WeWork, StartWay Coworking, The Bureau… Le coworking ou espace de bureaux partagés se développe de plus en plus dans le monde des affaires. Certains praticiens du droit optent pour ces nouveaux lieux, synonymes de modernité et de flexibilité. Constellation Avocats, nouveau-né de cette année 2019, a choisi cette manière d’exercer dans un immeuble WeWork (qui a ouvert en 2018 son quatrième espace avenue des Champs Élysées), tout comme l’étude ­Rebérat & Associés. Le concept n’est cependant pas si fréquemment adopté. Olivier Neuman l’explique : « Ce sont des métiers qui ne se prêtent pas facilement au coworking. » Pour exercer, les juristes ont besoin de confidentialité, ce qui semble en contradiction avec le fonctionnement de ce type de locaux. Les dossiers ne peuvent pas être visibles par les personnes extérieures au cabinet, les avocats souhaitent également parfois que certains clients ne se croisent pas, ou ne soient pas vus par autrui.
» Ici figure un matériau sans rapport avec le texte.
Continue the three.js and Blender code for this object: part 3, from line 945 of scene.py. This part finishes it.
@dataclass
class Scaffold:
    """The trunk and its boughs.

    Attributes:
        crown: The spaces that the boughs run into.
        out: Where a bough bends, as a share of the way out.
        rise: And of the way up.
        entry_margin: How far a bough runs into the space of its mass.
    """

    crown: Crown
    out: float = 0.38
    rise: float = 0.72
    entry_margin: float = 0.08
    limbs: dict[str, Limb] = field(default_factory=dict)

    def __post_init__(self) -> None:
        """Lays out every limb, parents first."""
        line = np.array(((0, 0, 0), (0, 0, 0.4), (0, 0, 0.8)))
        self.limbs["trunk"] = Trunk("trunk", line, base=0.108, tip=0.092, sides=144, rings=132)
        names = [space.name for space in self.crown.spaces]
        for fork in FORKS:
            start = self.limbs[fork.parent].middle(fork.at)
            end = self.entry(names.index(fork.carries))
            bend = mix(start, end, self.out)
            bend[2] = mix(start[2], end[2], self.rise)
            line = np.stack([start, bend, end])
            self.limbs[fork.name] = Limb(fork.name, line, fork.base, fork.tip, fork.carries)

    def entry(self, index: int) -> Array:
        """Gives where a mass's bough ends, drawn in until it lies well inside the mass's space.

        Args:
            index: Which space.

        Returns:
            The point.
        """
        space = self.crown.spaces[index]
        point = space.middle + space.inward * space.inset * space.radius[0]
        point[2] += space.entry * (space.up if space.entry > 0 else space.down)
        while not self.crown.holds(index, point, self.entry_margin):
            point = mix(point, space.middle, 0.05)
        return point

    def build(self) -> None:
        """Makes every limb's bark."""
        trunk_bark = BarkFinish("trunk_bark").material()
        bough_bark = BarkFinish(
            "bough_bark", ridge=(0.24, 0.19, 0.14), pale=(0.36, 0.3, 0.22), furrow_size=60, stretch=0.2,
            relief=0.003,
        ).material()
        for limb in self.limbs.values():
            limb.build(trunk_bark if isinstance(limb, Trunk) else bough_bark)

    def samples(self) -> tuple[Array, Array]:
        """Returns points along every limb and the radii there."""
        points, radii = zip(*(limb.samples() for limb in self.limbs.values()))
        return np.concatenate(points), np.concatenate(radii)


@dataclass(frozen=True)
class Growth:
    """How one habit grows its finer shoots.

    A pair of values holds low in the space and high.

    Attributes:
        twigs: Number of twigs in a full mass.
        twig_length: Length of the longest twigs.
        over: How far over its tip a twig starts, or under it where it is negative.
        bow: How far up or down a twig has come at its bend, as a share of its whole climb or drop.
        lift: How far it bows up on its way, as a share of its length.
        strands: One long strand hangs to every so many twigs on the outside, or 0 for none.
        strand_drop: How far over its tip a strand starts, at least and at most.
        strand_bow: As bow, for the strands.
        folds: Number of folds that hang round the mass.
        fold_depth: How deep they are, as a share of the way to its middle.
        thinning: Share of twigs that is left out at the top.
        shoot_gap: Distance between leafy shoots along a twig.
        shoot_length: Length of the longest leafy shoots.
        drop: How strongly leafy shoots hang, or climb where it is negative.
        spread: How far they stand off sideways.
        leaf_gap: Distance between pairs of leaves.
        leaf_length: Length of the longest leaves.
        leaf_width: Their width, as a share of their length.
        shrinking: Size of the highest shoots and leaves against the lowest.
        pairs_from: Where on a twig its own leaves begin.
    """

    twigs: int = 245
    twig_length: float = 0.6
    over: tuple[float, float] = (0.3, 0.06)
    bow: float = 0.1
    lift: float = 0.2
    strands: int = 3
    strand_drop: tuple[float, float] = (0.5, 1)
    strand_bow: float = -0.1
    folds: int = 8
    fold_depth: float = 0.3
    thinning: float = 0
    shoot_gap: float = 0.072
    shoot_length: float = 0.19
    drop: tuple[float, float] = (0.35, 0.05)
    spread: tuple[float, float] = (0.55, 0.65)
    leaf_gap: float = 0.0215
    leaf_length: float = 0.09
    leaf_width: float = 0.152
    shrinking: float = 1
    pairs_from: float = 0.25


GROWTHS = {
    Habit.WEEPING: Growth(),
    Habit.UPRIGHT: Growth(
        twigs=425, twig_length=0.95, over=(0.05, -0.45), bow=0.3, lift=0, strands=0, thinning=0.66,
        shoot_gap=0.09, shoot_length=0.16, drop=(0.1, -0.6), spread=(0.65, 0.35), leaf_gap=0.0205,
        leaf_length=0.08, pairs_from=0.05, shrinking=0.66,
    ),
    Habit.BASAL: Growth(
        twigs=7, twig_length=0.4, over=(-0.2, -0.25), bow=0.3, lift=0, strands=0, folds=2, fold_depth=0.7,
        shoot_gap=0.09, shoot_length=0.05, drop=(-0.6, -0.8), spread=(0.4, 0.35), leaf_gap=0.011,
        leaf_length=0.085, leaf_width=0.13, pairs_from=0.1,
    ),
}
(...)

Le marché offre cependant aujourd’hui aux professionnels des moyens de préserver leurs secrets, comme des filtres à installer sur les parois transparentes (la technologie permet de laisser passer la lumière tout en bouchant la vue), des écrans de visio-conférence ou des smartphones.

En somme, tout dépendra de ce que recherchent les cabinets : si c’est la discrétion qui est de mise (on pense aux structures qui conseillent les grandes entreprises ou qui accompagnent pénalement les dirigeants), alors le coworking ne sera pas adapté. Si, en revanche, le but est de côtoyer start-up, entrepreneurs, sociétés technologiques et lab de grands groupes, exercer dans des espaces partagés se révélera la solution idéale. Certains cabinets d’avocats ne posent pas de plaque en bas de leur immeuble, aucune indication n’est affichée dans le hall. C’est le cas de Stéphane de Navacelle, notamment spécialiste du contentieux des affaires, en matière pénale, discrètement installé dans un immeuble sur cour du 8e arrondissement. La forme garantit le fond.